Stored items from a collection:

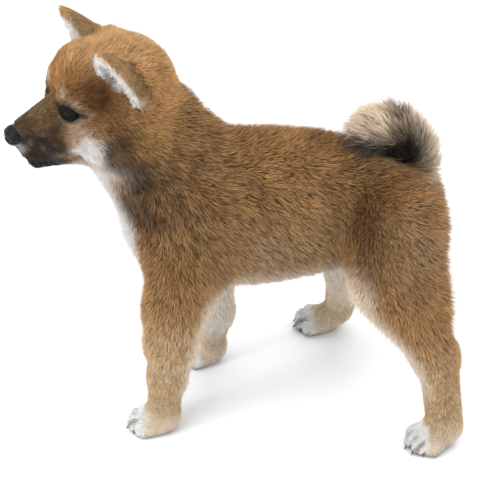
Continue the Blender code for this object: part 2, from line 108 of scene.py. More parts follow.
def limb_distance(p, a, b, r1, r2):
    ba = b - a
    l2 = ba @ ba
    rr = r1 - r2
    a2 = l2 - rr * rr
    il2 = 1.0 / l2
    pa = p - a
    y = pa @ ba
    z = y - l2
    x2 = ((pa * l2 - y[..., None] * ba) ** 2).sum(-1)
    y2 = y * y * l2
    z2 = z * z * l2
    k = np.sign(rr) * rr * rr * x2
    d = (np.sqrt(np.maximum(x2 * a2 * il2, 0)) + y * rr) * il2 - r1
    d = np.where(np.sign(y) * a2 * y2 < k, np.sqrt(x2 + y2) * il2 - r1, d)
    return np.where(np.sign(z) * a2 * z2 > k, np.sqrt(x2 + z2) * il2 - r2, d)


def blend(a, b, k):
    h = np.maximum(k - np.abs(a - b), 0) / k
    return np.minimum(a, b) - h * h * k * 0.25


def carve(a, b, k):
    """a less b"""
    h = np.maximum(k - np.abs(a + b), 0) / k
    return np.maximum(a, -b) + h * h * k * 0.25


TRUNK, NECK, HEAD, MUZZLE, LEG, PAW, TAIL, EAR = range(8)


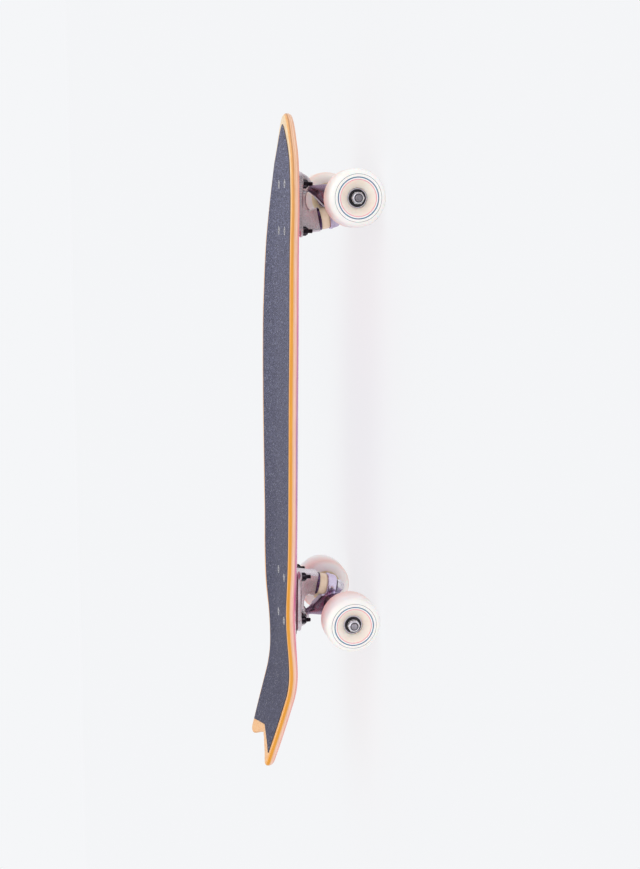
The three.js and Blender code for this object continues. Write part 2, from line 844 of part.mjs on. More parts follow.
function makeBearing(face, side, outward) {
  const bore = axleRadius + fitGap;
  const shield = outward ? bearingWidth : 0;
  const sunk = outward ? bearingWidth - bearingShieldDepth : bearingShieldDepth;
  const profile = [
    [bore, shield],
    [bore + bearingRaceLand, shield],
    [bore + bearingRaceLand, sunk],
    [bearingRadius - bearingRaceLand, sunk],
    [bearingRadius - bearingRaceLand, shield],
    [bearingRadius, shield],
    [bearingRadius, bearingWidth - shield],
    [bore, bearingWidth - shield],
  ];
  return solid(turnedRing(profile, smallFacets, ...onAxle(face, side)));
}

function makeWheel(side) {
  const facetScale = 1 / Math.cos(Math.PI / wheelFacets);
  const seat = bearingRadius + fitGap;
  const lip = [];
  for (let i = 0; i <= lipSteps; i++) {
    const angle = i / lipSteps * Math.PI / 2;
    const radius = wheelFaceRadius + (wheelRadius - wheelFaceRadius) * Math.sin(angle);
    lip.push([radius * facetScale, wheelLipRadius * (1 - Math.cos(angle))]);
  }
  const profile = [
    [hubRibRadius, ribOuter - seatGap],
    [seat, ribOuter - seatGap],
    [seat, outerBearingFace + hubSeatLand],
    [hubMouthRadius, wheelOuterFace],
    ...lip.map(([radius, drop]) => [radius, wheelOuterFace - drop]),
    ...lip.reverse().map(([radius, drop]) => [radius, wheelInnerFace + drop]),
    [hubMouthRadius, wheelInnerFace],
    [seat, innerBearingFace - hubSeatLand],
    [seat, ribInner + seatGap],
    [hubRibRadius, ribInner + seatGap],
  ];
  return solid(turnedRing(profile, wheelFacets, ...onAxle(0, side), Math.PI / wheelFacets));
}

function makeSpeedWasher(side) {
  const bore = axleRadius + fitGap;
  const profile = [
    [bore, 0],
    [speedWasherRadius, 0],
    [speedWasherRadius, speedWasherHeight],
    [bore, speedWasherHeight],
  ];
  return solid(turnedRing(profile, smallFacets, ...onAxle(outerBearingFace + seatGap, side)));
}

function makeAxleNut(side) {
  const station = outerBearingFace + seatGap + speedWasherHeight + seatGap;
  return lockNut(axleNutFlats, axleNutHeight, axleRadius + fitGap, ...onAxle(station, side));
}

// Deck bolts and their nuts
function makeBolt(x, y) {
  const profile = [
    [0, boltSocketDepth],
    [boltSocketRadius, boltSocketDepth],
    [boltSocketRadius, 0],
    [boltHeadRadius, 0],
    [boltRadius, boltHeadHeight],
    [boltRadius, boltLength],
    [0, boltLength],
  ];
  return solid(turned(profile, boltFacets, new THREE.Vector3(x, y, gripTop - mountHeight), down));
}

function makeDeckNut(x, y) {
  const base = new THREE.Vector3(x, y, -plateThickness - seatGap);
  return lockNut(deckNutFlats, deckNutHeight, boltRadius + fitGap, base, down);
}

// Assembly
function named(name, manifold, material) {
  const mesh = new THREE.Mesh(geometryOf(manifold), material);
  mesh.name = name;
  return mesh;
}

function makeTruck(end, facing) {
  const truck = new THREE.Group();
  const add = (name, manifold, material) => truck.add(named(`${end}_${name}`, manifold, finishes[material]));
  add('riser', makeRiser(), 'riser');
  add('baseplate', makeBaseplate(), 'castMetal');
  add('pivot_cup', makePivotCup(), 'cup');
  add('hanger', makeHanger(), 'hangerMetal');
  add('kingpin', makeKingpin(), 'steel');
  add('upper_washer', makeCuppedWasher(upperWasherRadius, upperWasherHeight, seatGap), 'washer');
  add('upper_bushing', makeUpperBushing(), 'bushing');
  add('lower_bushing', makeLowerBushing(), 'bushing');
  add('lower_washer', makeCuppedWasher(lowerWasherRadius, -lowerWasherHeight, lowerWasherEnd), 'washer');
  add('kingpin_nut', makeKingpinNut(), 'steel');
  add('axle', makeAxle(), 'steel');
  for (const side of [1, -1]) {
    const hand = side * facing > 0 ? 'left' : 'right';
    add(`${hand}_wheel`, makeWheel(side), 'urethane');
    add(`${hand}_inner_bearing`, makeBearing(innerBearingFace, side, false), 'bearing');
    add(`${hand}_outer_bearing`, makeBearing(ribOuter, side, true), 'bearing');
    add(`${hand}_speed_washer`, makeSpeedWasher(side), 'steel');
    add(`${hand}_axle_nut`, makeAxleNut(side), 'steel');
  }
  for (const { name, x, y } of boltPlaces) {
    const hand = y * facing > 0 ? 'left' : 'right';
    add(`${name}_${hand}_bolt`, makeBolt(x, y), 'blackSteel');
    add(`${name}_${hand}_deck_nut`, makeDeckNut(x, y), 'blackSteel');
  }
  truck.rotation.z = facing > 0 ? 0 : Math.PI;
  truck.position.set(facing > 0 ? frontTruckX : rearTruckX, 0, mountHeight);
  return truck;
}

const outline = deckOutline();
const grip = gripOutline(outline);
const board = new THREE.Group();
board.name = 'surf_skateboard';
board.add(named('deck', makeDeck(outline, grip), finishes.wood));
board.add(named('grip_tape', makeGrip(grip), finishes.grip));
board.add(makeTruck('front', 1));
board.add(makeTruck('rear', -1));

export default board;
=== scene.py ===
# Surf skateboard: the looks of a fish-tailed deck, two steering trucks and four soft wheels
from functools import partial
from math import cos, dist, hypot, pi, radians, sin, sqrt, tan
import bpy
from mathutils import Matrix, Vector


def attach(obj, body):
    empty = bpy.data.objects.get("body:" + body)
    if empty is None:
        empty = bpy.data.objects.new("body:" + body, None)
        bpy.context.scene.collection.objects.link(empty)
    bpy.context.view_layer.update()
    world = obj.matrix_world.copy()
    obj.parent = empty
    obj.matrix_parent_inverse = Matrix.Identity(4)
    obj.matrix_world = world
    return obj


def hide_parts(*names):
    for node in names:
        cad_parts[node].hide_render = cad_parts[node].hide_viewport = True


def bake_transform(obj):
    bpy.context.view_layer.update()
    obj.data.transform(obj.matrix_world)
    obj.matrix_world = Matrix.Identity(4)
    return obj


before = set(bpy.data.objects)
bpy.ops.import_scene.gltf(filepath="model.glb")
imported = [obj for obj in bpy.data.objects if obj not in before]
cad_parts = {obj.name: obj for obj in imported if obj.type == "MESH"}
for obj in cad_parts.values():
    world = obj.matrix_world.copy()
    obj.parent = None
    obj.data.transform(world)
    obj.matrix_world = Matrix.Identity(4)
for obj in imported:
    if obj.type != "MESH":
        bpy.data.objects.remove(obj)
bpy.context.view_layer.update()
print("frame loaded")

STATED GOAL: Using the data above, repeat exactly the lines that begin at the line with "const outline = deckOutline();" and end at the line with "obj.data.transform(obj.matrix_world)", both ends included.

TASK RESULT:
const outline = deckOutline();
const grip = gripOutline(outline);
const board = new THREE.Group();
board.name = 'surf_skateboard';
board.add(named('deck', makeDeck(outline, grip), finishes.wood));
board.add(named('grip_tape', makeGrip(grip), finishes.grip));
board.add(makeTruck('front', 1));
board.add(makeTruck('rear', -1));

export default board;
=== scene.py ===
# Surf skateboard: the looks of a fish-tailed deck, two steering trucks and four soft wheels
from functools import partial
from math import cos, dist, hypot, pi, radians, sin, sqrt, tan
import bpy
from mathutils import Matrix, Vector


def attach(obj, body):
    empty = bpy.data.objects.get("body:" + body)
    if empty is None:
        empty = bpy.data.objects.new("body:" + body, None)
        bpy.context.scene.collection.objects.link(empty)
    bpy.context.view_layer.update()
    world = obj.matrix_world.copy()
    obj.parent = empty
    obj.matrix_parent_inverse = Matrix.Identity(4)
    obj.matrix_world = world
    return obj


def hide_parts(*names):
    for node in names:
        cad_parts[node].hide_render = cad_parts[node].hide_viewport = True


def bake_transform(obj):
    bpy.context.view_layer.update()
    obj.data.transform(obj.matrix_world)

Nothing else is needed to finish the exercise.